[GIVEN DATA]
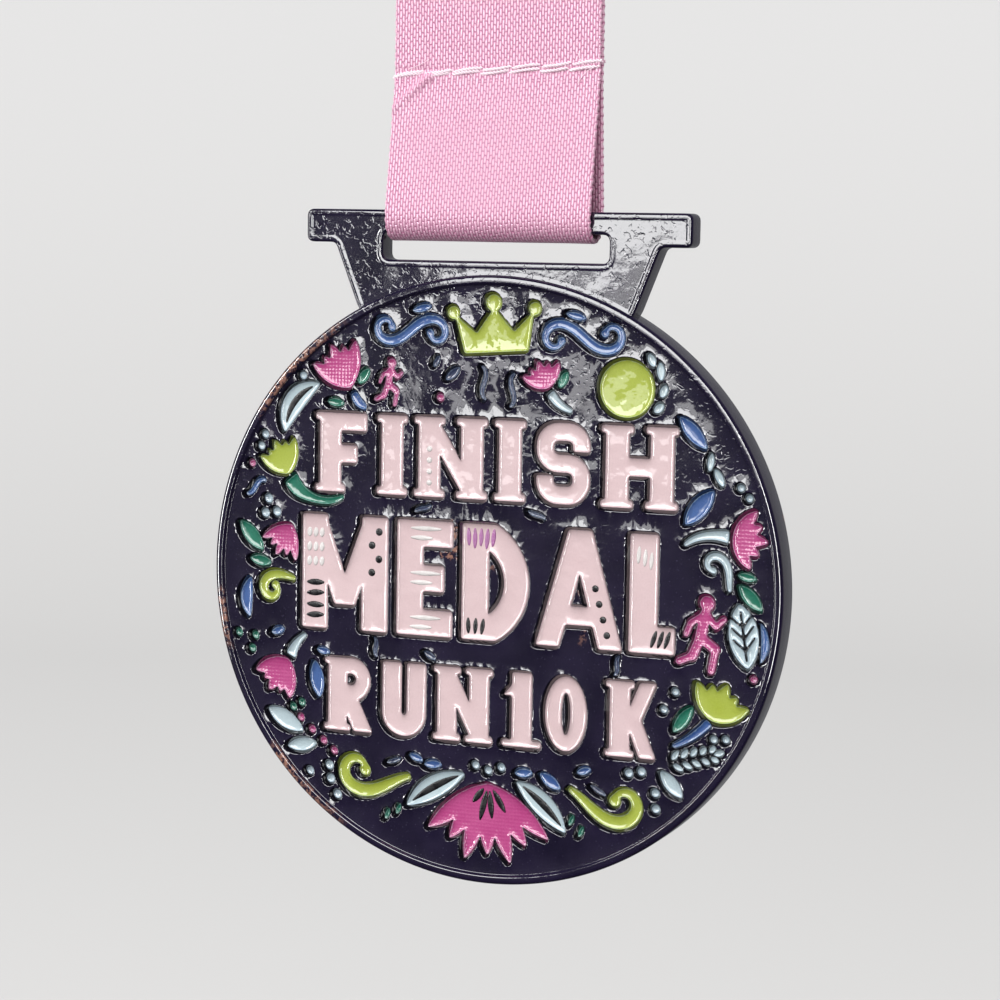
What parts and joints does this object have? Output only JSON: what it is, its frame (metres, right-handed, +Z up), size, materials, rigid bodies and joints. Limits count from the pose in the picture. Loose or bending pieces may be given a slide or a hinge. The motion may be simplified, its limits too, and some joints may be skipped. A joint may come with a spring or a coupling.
{
  "type": "sports finisher medal",
  "caption": "Round enamelled finisher medal whose slotted header swings in the sewn loop of a satin neck ribbon.",
  "frame": {"origin": "on the axis of the ribbon's hanging loop, where the hook or peg that holds it passes, midway across the header", "axes": "+X across the ribbon to the right as seen from the front, -Y out of the medal's decorated face, +Z up along the ribbon"},
  "size_m": [0.07, 0.0086, 0.1193],
  "materials": {
    "lacquer": "gloss black-violet lacquer with orange peel",
    "enamel_rose": "gloss pale rose enamel",
    "enamel_magenta": "gloss magenta enamel",
    "enamel_lime": "gloss lime enamel",
    "enamel_blue": "gloss mid-blue enamel",
    "enamel_sky": "gloss pale blue-grey enamel",
    "enamel_green": "gloss deep green enamel",
    "enamel_pearl": "gloss pale dots",
    "enamel_violet": "gloss dark violet enamel",
    "paint_black": "gloss black paint",
    "paint_violet": "gloss violet paint",
    "paint_white": "gloss off-white paint",
    "ribbon_satin": "pink satin-weave polyester ribbon",
    "seam_thread": "twisted white-pink sewing thread"
  },
  "bodies": {
    "neck_band": {"neck_ribbon": "ribbon_satin"},
    "loop_band": {"medal_loop": "ribbon_satin", "seam_thread": "seam_thread"},
    "medal": {"accents_black": "paint_black", "accents_violet": "paint_violet", "accents_white": "paint_white", "bell_flower": "enamel_magenta", "bottom_letter_1": "enamel_rose", "bottom_letter_2": "enamel_rose", "bottom_letter_3": "enamel_rose", "bottom_letter_4": "enamel_rose", "bottom_letter_5": "enamel_rose", "bottom_letter_6": "enamel_rose", "bottom_scroll_left": "enamel_lime", "bottom_scroll_right": "enamel_lime", "casting": "lacquer", "crescent_upper_left": "enamel_sky", "crescents_blue": "enamel_blue", "crown": "enamel_lime", "dark_curls": "enamel_violet", "dashes_green": "enamel_green", "dots_pale": "enamel_pearl", "dots_pink": "enamel_magenta", "fern": "enamel_sky", "flower_bottom": "enamel_magenta", "flower_left": "enamel_magenta", "flower_right": "enamel_magenta", "flower_right_lime": "enamel_lime", "large_runner": "enamel_magenta", "leaf_bottom_left": "enamel_sky", "leaf_bottom_right": "enamel_sky", "leaves_blue": "enamel_blue", "leaves_green": "enamel_green", "leaves_sky": "enamel_sky", "middle_letter_1": "enamel_rose", "middle_letter_2": "enamel_rose", "middle_letter_3": "enamel_rose", "middle_letter_4": "enamel_rose", "middle_letter_5": "enamel_rose", "small_runner": "enamel_magenta", "spiral_left": "enamel_lime", "stems_blue": "enamel_blue", "stems_green": "enamel_green", "stems_sky": "enamel_sky", "sun_disc": "enamel_lime", "sun_rays": "enamel_sky", "top_letter_1": "enamel_rose", "top_letter_2": "enamel_rose", "top_letter_3": "enamel_rose", "top_letter_4": "enamel_rose", "top_letter_5": "enamel_rose", "top_letter_6": "enamel_rose", "top_scroll_left": "enamel_blue", "top_scroll_right": "enamel_blue", "tulip_left": "enamel_lime", "tulip_upper_left": "enamel_magenta", "tulip_upper_middle": "enamel_magenta", "veined_leaf": "enamel_sky"}
  },
  "joints": [
    {"name": "ribbon_fold", "type": "hinge", "parent": "neck_band", "child": "loop_band", "pos_m": [0, 0, -0.02], "axis": [1, 0, 0], "range_deg": [-60, 60]},
    {"name": "medal_swing", "type": "hinge", "parent": "loop_band", "child": "medal", "pos_m": [0, 0, -0.03905], "axis": [1, 0, 0], "range_deg": [-90, 90]}
  ]
}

[WHAT THE TASK REQUIRES]
Identify the lines above with the word "joints". Copy them.

[EXERCISE SOLUTION]
What parts and joints does this object have? Output only JSON: what it is, its frame (metres, right-handed, +Z up), size, materials, rigid bodies and joints. Limits count from the pose in the picture. Loose or bending pieces may be given a slide or a hinge. The motion may be simplified, its limits too, and some joints may be skipped. A joint may come with a spring or a coupling.
  "joints": [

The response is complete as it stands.